All of the above are interesting as they can be done today, with no extra technology. The only thing required for adoption is easy payment rails to add all of the above which is starting to take off (Dharma already has a $250 no KYC limit and a little birdie has told me other teams have been able to get higher limits).

It’s interesting as I’ve been able to get a really good glimpse into all three of the above categories first hand and I can think of it being nothing but bullish. There’s two plays going on which will be worth keeping in mind.

  1. Platforms that enable these new breed of offerings to be more accessible to regular people/industries. Each category has first movers which may end up flourishing in the next bull run to kinds of companies we haven’t really seen before.

Key milestones: a platform has an ecosystem that reaches a total of $100m+ in liquidity.

  1. Creators/users that leverage these platforms to reap benefits of the value they create in whatever community/ecosystem they participate in. We’ve seen early success here in every category, the next bull run will scale this to thousands (or even millions)!

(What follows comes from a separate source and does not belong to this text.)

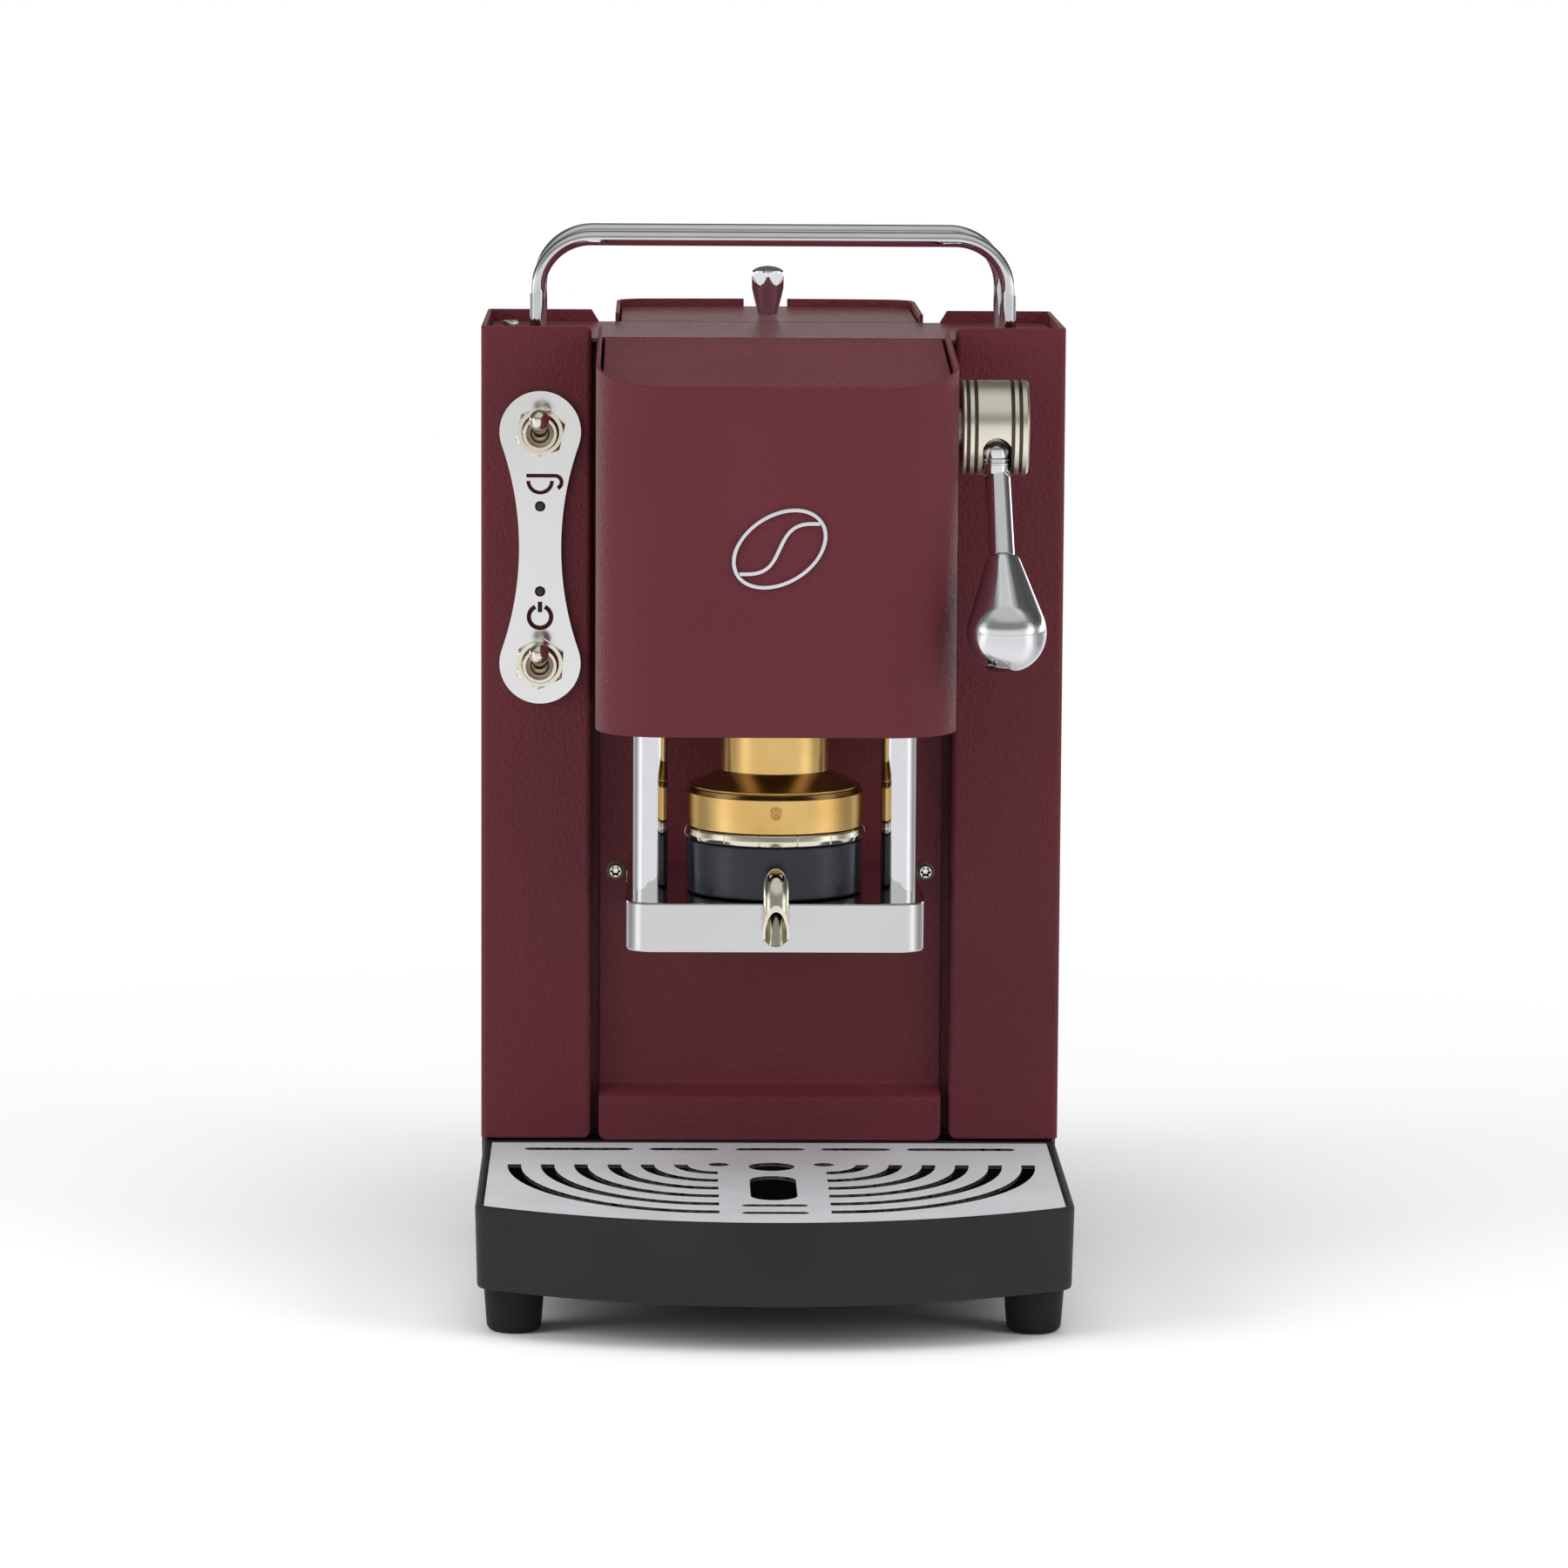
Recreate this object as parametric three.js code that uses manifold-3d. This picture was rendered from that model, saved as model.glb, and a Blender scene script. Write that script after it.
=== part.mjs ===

Key milestone: a creator/item/person reaches a market cap of $1m+

Whether you like it not, but enabling everything with value to be speculated on will be the biggest use case of Ethereum in the coming years. Many in the Ethereum community seem to be very harshly against this due to the scars of 2017. In my eyes this view seems to be very shortsighted and limits the possibilities of innovation that may spring up. However the bit about which makes Ethereum amazing is that anyone can innovate, regardless of what it is for or who they are.